1980 yılların başına kadar İstanbul’un çoğu noktasından selâtin camilerini görmek mümkünken, bugün bu özelliğe (gökdelenlere rağmen) bulunduğu konum itibari ile Büyük Çamlıca Camii de dahil olmuştur. İstanbul’un çoğu noktasında yönünüzü Çamlıca’ya çevirdiğinizde bu caminin minareleri gözünüze çarpıyor.
Söylenenin aksi oldu!
“Hangi akıllının başına Çamlıca Tepesi’ne 60 bin kişilik cami yapmak gelir ya? Bir kere doldursunlar ellerini öperim…” diyenlerin aksine burası artık İstanbul’un çekim merkezlerinden birisi olmuş vaziyette. Dünyanın her milletinden burayı görmek ve ibadet etmek için gelenler, “bu eserin yapılmasına vesile olan ve emeği geçen herkesten Allah razı olsun” duasını ediyor.
Camiye girme âdâbı
Camiler Allah’ın evleri, buraya gelenler ise ev sahibi olan Allah’ın misafirleridir. Rahmet, birlik ve kardeşlik gibi toplumun hayatını güçlendiren manevi unsurların bulunduğu cemaate ve bu cemaatin toplandığı yer olan camiye giderken bazı dikkat edilmesi gereken hususlar vardır. “Ey Âdemoğulları! Her mescide güzel elbiselerinizi giyerek gidin, yiyin, için fakat israf etmeyin, çünkü Allah israf edenleri sevmez” (A’râf, 31) emrinin yanında, bazı dinî ve ahlâkî esaslara riayet etmek gerekir.
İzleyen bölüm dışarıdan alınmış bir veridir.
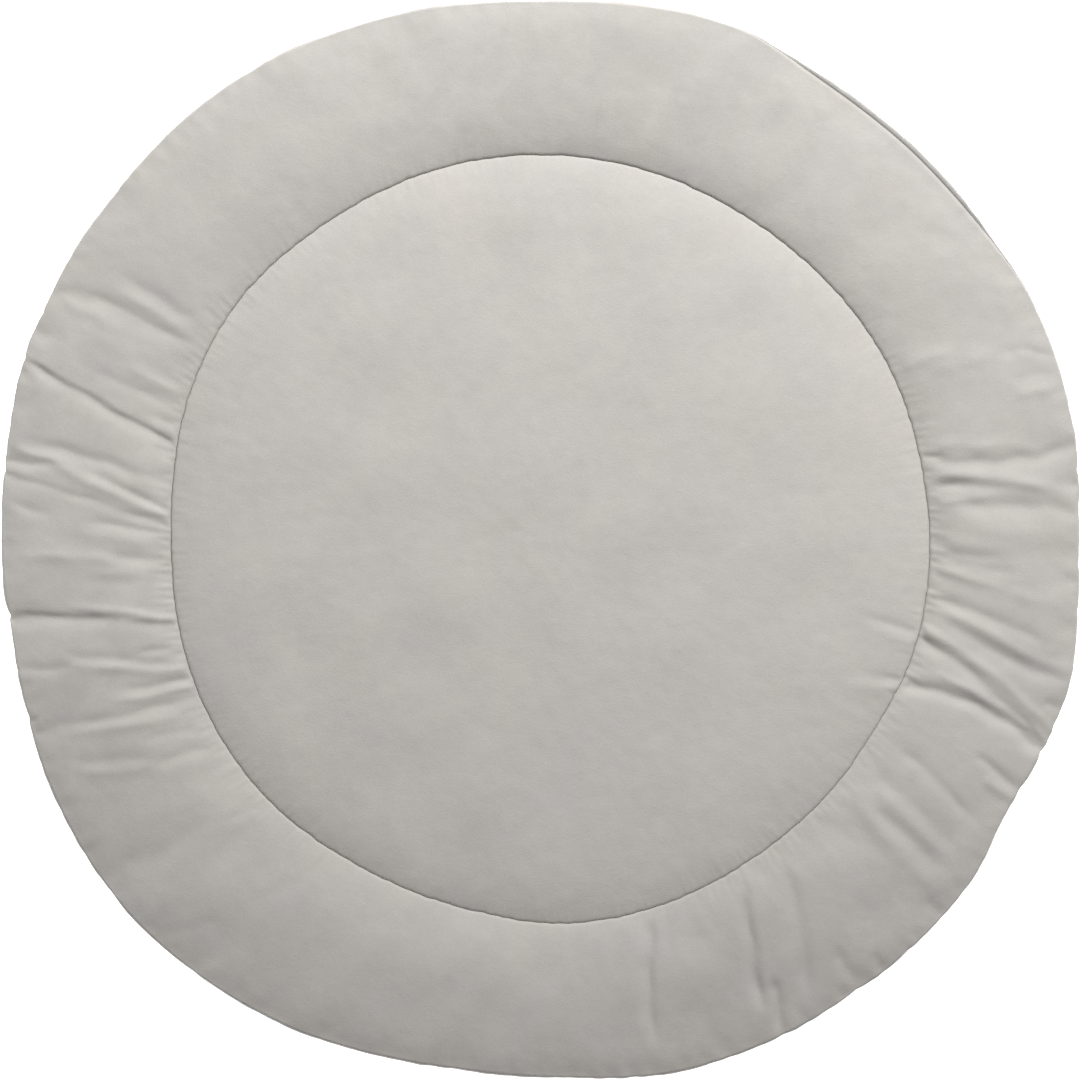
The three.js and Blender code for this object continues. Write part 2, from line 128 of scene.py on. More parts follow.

“Allah’ın Evi” diye nitelendirilerek yüceltilen camilere girecek kimselerin maddi pisliklerden temizlenmiş olmalarının yanında cünüplük gibi hükmî, küfür gibi manevî kirliliklerden de arınmış olmaları gerekir. Cünüp, hayız ve nifas gibi hallerden temizlenmeden bu mekânlara girilmesi yasaklanmıştır. Dolayısıyla cami ve mescitlere giderken her şeyden önce cami âdâbına dikkat edilmesi önem arz etmektedir.
Cemaat rahatsız oluyor
Diğer selâtin camilerinde olduğu gibi Büyük Çamlıca Camii’nde de yoğun ilgiye rağmen caminin ihyâsında bazı arızi durumlar göze çarpmaktadır. Cami âdâbına rivayet edilmediği, bunun da cami cemaatini rahatsız ettiği gözlenmektedir.
Bu mekânlar ibadet saatlerinde belli bir düzene sokulmalı, baş-bacak açık, yalın ayaklıların turistlerin arz-ı endam etmesine müsamaha gösterilmemelidir.
Diyanet İşleri Başkanlığı’na, özellikle de kurumu sevk ve idare eden Prof. Dr. Ali Erbaş’a bu hususta çok büyük bir yükümlülük düşmektedir. Yoksa yeryüzünün cennet bahçeleri olan camilerimiz turistlerin âdâba riayet etmeden gezip, mimarî eser olarak gıpta ile baktıkları yer olmanın ötesinde bir şey ifade etmeyecektir.